— start INFORMATION GIVEN —
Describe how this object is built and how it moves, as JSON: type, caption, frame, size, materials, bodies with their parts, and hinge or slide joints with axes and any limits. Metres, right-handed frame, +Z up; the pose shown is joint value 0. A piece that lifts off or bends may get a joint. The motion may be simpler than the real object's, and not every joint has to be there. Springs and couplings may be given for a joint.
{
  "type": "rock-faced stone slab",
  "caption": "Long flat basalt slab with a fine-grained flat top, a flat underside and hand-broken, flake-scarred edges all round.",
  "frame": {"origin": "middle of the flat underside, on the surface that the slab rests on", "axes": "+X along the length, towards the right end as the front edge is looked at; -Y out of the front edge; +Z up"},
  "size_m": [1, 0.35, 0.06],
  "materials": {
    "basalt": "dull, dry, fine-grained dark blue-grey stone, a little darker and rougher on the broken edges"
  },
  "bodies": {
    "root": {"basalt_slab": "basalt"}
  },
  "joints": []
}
— end INFORMATION GIVEN —
— start INFORMATION GIVEN —
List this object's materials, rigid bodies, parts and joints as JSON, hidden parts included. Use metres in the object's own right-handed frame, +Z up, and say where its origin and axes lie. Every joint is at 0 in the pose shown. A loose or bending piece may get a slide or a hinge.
— end INFORMATION GIVEN —
OBJECTIVE
Scan the material above for the word "shown". Copy each line where it occurs.

TASK ANSWER
Describe how this object is built and how it moves, as JSON: type, caption, frame, size, materials, bodies with their parts, and hinge or slide joints with axes and any limits. Metres, right-handed frame, +Z up; the pose shown is joint value 0. A piece that lifts off or bends may get a joint. The motion may be simpler than the real object's, and not every joint has to be there. Springs and couplings may be given for a joint.
List this object's materials, rigid bodies, parts and joints as JSON, hidden parts included. Use metres in the object's own right-handed frame, +Z up, and say where its origin and axes lie. Every joint is at 0 in the pose shown. A loose or bending piece may get a slide or a hinge.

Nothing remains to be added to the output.